Guys, tell me a bit about the Dodgers rivalry.
TL: I hate to even talk about it after the incident last year [in which Giants fan Bryan Stow was critically injured outside Dodger Stadium]. I heard about the Giants-Dodgers rivalry growing up, but when you step into Dodger Stadium or when they come up here, you see how big it is and how much it means to people. It's stronger than it's ever been and it's ridiculous. It's life or death, sadly.
2010 was obviously a huge year for the Giants, but 2011 was a little lackluster. What happened?
TL: Honestly, I think health issues were a big part of our season last year. We just couldn't keep the team healthy. I mean, you need your catcher to stay in the season -- it's such a big position. And then there was Freddy [Sanchez]. I think we got up to 20 injuries at one point. It was ridiculous.
Do you think this season will be different?
TL: Having Posey back will be huge.
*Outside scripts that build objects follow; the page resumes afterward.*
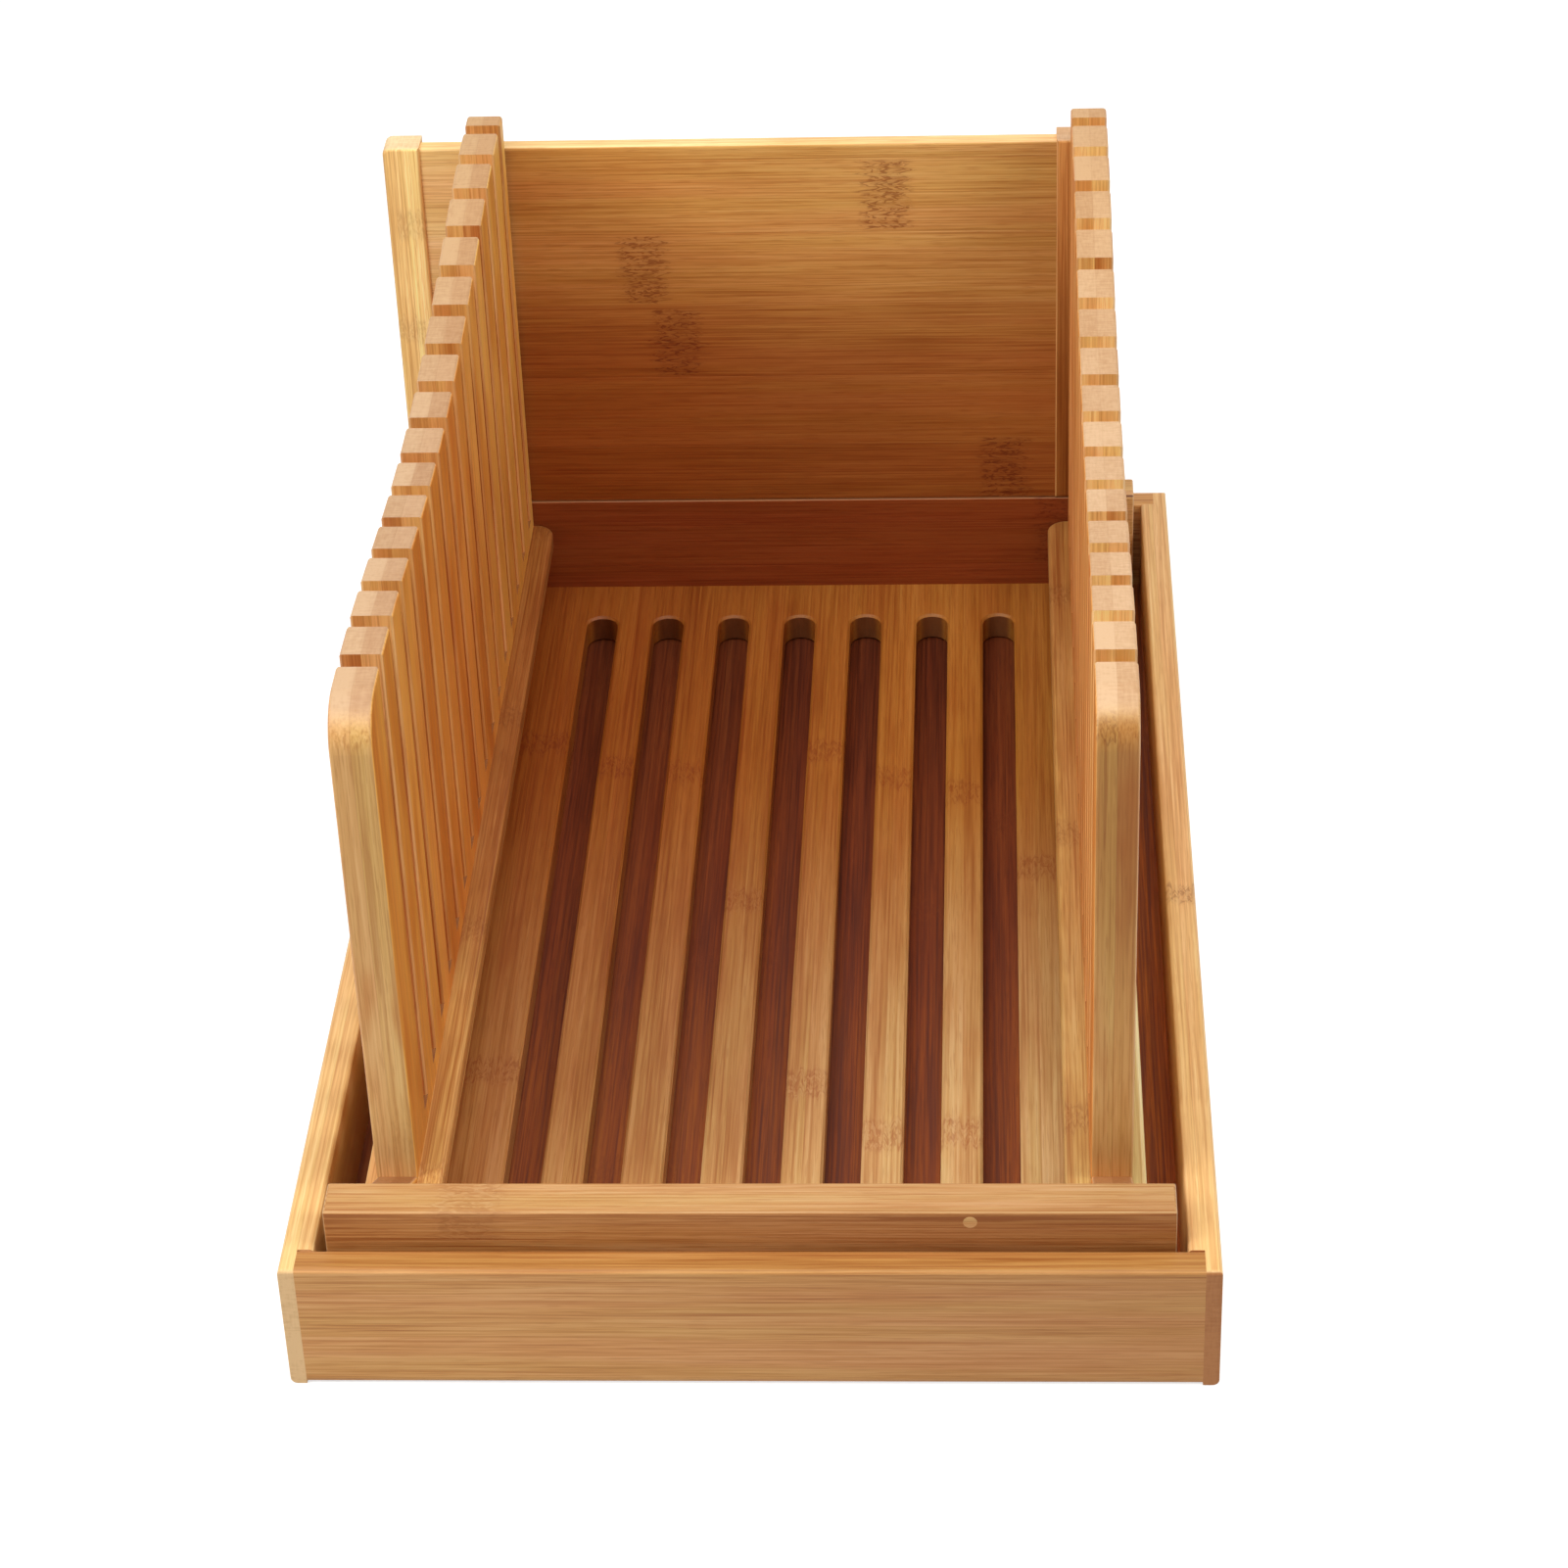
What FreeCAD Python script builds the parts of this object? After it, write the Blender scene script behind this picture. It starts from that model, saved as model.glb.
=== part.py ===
import FreeCAD, Part

import os

# A bamboo bread slicer guide. A shallow crumb tray holds a lift-out frame: a front bar, a rear
# board and a slotted base board. Two toothed guide boards stand in the frame on steel pins and
# fold inwards, one above the other. A back panel stands in a groove in the rear board's top
# and slides sideways.
#
# Millimetres. X runs across the loaf, +Y towards the back panel, +Z up. The origin is the
# centre of the tray's underside.

# --- Crumb tray
tray_width = 200.0
tray_length = 327.0
tray_height = 31.7
tray_wall = 7.0
corner_lap = 3.5            # end boards let into the side walls
floor_thickness = 6.0
floor_let_in = 3.5          # floor let into the walls' lower edges
tray_foot_round = 1.5       # outer lower edges
tray_edge_round = 1.0

# --- Frame
frame_side_gap = 2.35
frame_front_gap = 1.7
frame_rear_gap = 1.2
bar_thickness = 10.0
bar_height = 34.5
bar_edge_round = 0.5

# --- Base board
base_side_inset = 5.65      # from the bar's and the rear board's ends
base_thickness = 7.0
crumb_space = 0.4           # below the base board
base_let_in = 3.0           # into the bar and the rear board
slot_count = 7
slot_width = 8.5
slot_pitch = 17.95
slot_end_margin = 16.0      # from the bar and the rear board to the slots' ends
slot_edge_easing = 0.6

# --- Plug in the front bar
plug_diameter = 3.0
plug_depth = 4.0
plug_x = 47.0
plug_below_top = 2.6

# --- Guide boards
guide_side_inset = 8.75     # outer face, from the bar's and the rear board's ends
guide_thickness = 9.0
guide_end_gap = 0.5         # to the bar and the rear board
toothed_setback = 9.6       # from the bar to the toothed part's front edge
left_pivot_height = 23.8
fold_gap = 0.4              # between the two folded boards
left_below_pivot = 8.5
right_below_pivot = 13.0
ear_below_bar_top = 0.8     # top of the ear in front of the toothed part, at the bar
ear_slope_drop = 5.5        # from there to the toothed part
front_crest_height = 154.0
dip_height = 144.5
rear_crest_height = 155.6
front_crest_from_end = 12.0  # from the toothed part's front edge to where the dip begins
dip_from_rear = 146.0       # from the board's rear edge
rear_crest_from_rear = 14.0
dip_fall_ease = 0.36        # how gently the edge leaves the front crest and enters the dip
dip_rise_ease = 0.48        # how long it stays low behind the dip
crest_rise_ease = 0.3       # how gently it meets the rear crest
front_corner_round = 10.0
rear_corner_round = 1.0
guide_edge_round = 0.8

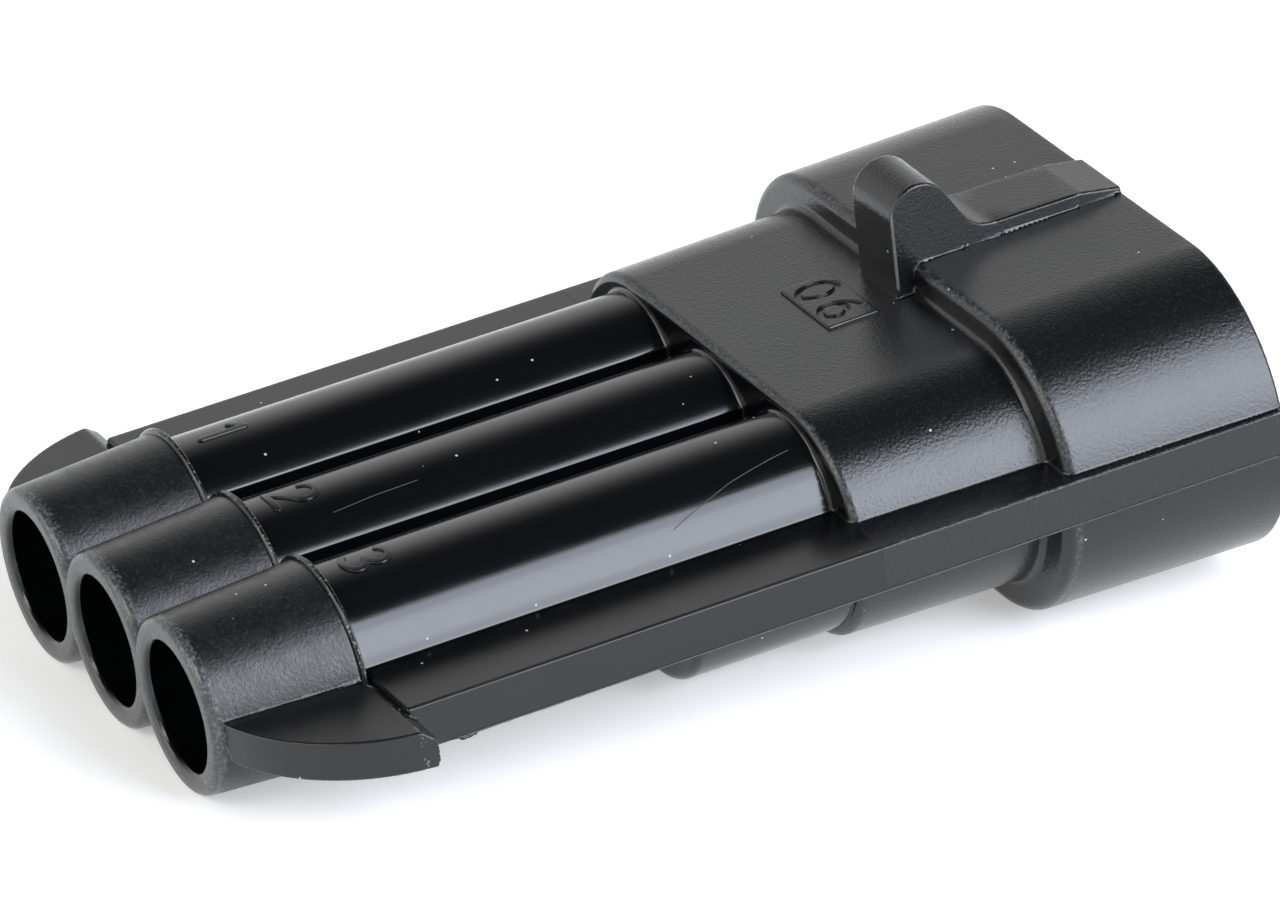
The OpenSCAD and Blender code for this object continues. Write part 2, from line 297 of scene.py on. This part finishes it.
def settle(field, p, rounds, limit):
    """Moves points onto the field's zero surface, by at most limit in all."""
    start = p.copy()
    for _ in range(rounds):
        n, length = gradient(field, p)
        p = p - n * (field(*p.T) / np.clip(length, 0.5, 1.5))[:, None]
        move = p - start
        far = np.linalg.norm(move, axis=1, keepdims=True)
        p = start + move * np.minimum(1, limit / np.maximum(far, 1e-9))
    return p


def new_mesh(name, points, faces):
    """A mesh of faces that all have as many corners, from points in mm."""
    mesh = bpy.data.meshes.new(name)
    sizes = np.full(len(faces), faces.shape[1], np.int32)
    mesh.vertices.add(len(points))
    mesh.vertices.foreach_set("co", (points * MM).astype(np.float32).ravel())
    mesh.loops.add(faces.size)
    mesh.loops.foreach_set("vertex_index", faces.astype(np.int32).ravel())
    mesh.polygons.add(len(faces))
    mesh.polygons.foreach_set("loop_start", np.concatenate([[0], np.cumsum(sizes)[:-1]]).astype(np.int32))
    mesh.update(calc_edges=True)
    mesh.validate()
    return mesh


def link(name, mesh):
    """A new object of this mesh in the scene."""
    o = bpy.data.objects.new(name, mesh)
    bpy.context.scene.collection.objects.link(o)
    return o


def mesh_points(mesh):
    """The mesh's vertices, in mm."""
    co = np.empty(len(mesh.vertices) * 3, np.float32)
    mesh.vertices.foreach_get("co", co)
    return co.reshape(-1, 3).astype(float) / MM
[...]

He's kind of our unofficial captain, which is rare since he's so young. Posey's a guy who leads by example and isn't afraid to speak his mind. That took a little getting used to at first, but I really admire him because he didn't have a problem telling me when I was doing something wrong. Like when things wouldn't be going right, I'd start getting pissed. But then he'd come up to the mound and say something like, "hey man, would you rather be sitting in the fucking dugout or would you rather be pitching?" It would knock me back into reality and change my whole demeanor.
Buster, do you think what happened last year changed you as a player?
BP: I'm more appreciative of what I do now. It's such a long season, so hopefully I'll be able to use this when it's August and we're playing in Atlanta and it's 114 degrees. Then I can remember, "Hey, at least I'm playing."
Brian, Tim, what's going to be the walk-up music this year?
BW: House of Pain! [Sings opening bar of "Jump Around."] I love that song. When I step on the field I'm just raging.
TL: I haven't decided yet. I might just stick with "Electric Feel."